Digamoslo sin rodeos: lo de Gibraltar nos va en el carácter. Claro que tenemos razón, porque lo del tal Fabián Picardo -que ya de entrada gasta nombre de chulo de barrio- tirando bloques de hormigón al mar como quien suelta chinitas en el estanque, no admite ni medio pase. Y claro, si el señorito -junto con otros 6.000 de sus paisanos- resulta además que en verdad reside, o veranea, o pela la pava en un bonito inmueble en San Roque -ya saben, de donde el perro sin rabo- comprado en este todo-en-venta en que hemos convertido nuestra costa, pues ¡cómo no cabrearse y ponerse a revisar hasta el calzón del orto de cada fulano que entra en nuestra piel de toro procedente de ese peñón lleno de monos y monas! Porque a ver si nos enteramos: ese territorio, precisamente por ser una colonia (de las que desaparecieron del resto del planeta -y particularmente del resto de Europa- hace mucho) no pertenece ni al espacio Schengen ni a la madre que lo parió. Es decir, que no existe ni libre circulación ni leches en vinagre. Y que lo que se quiera introducir en nuestro país desde aquel ejemplo de economía sostenible, debe pagar los royalties que correspondan.
Si a eso le adjuntamos -que decimos ahora de tanto email que escribimos- la suerte de filibusterismo ambiental de que hace gala el repetido Picardo -que bien podría también ser el nombre del capitán de algún barco pirata de época-, pues lo dicho.
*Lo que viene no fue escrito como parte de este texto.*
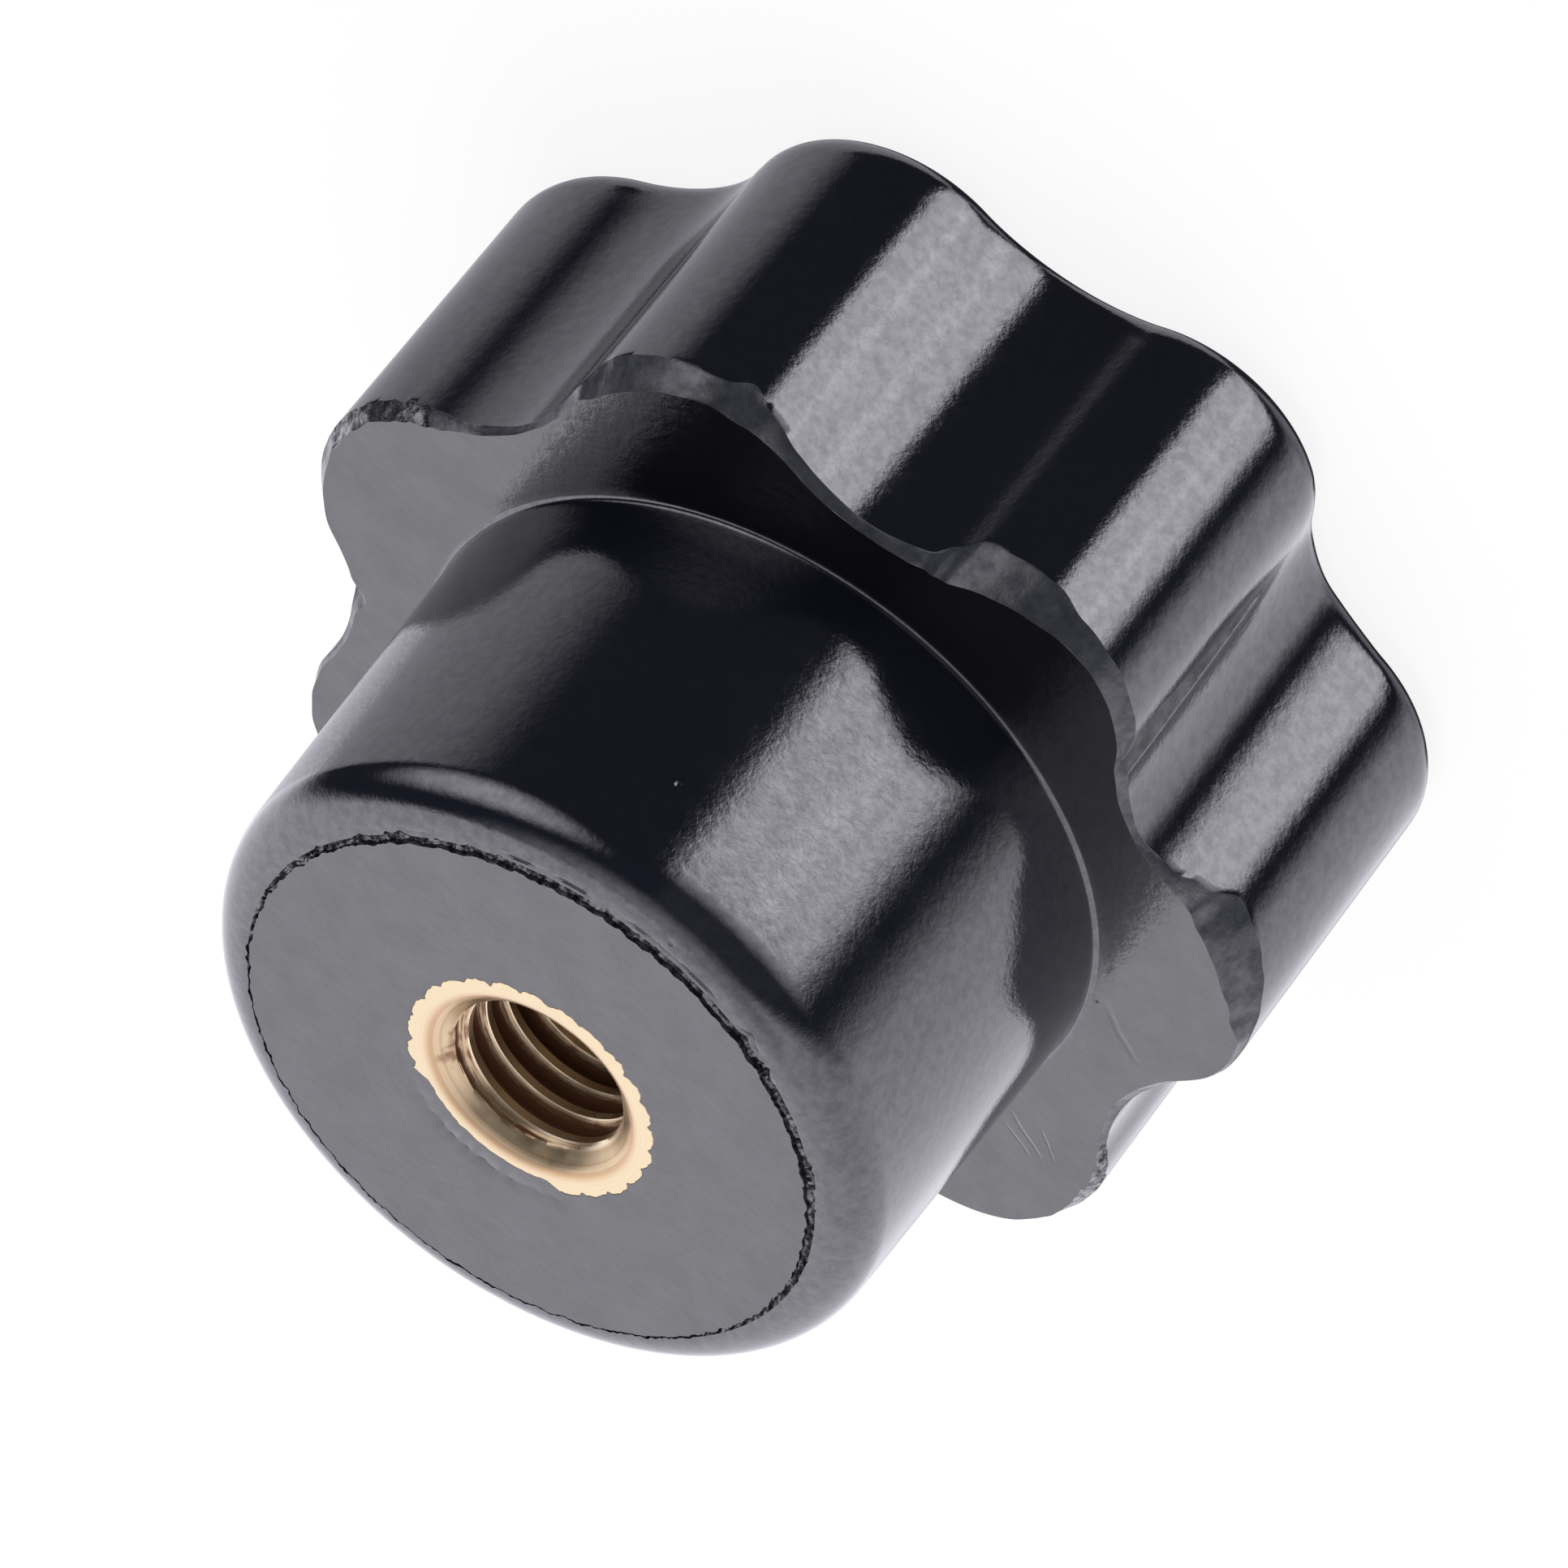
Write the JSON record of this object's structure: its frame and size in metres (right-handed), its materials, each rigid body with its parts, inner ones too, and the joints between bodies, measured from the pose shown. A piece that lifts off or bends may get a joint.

Y es que desde tiempo inmemorial, si en algo hemos sido eficaces los españoles es en darle bien por saco a quien nos buscaba las pelotas. Que a buenas, somos amigos, pero a malas...
Ocurre empero que al final, todo eso no nos cambia demasiado la vida. Vamos, que podría resultarnos por completo indiferente. Como el color de las bragas de su Serenísima Reina (¡Dios la guarde muchos años!) o el número de cromosomas de la chinchilla roja del Amazonas. Si no nos tocara los huevos, ni siquiera nos parecería noticia en este agosto tan repetitivo.
Tema distinto es lo de Iberia. Aquí la cosa sí que tiene, además de guasa, tono francamente preocupante. Porque uno no acaba de entender cómo una compañía que llevaba años dando beneficios y con tres mil millones de euros en caja, en menos de un lustro y coincidiendo justo con la fusión con British, ha pasado a ser simplemente la
niña tonta de las aerolíneas, la low cost más cara que uno pueda imaginarse y en definitiva, un auténtico cachondeo volante. No es que te cobren por pegarte las rodillas contra el de enfrente -incluso cuando el vuelo dura algunas horas-, que no puedas facturar on line cuando has pagado con tarjeta -a pesar de que hayan pasado tres meses desde que sacaste el billete y, por tanto, la pasta la tengan en su poder desde entonces-, ni que te tengas que tragar colas interminables para poder soltar las pocas maletas que puedes llevar sin dejarte el sueldo de un año en el intento, sino que además va el super cool del Consejero Delegado de IAG -un tipo muy listo, según dicen- y te suelta que como Iberia sigue siendo poco rentable, los nuevos aviones que compre el grupo van a ser para... ¡Vueling!... y, si queda alguno, para British Airways. Todo eso, con acento muy english, aunque el señorito sea irlandés.
Y digo yo: los citados tres mil kilos de la caja de Iberia, ¿qué fue de ellos?; ¿se puede asegurar que ni uno se empleó en tapar el agujero del fondo de pensiones de British? Y los miles de millones de coste de la T4, ¿nos los gastamos todos los españoles para llenarla de aviones de British Airways o, simplemente, para desviar las rutas hacia América en favor de otras compañías?
Claro, debe ser que para nosotros el turismo es poco relevante y no necesitamos apoyarlo con una compañía española de bandera con 80 años de historia. Y que asegurar las conexiones con aquel continente tan poco relacionado con nuestro país es menos importante que el que los monos de Gibraltar sean españoles.
O, en definitiva, que Mr. Walsh no nos ha tocado las narices lo suficiente. Pero no se preocupen, que todo se andará.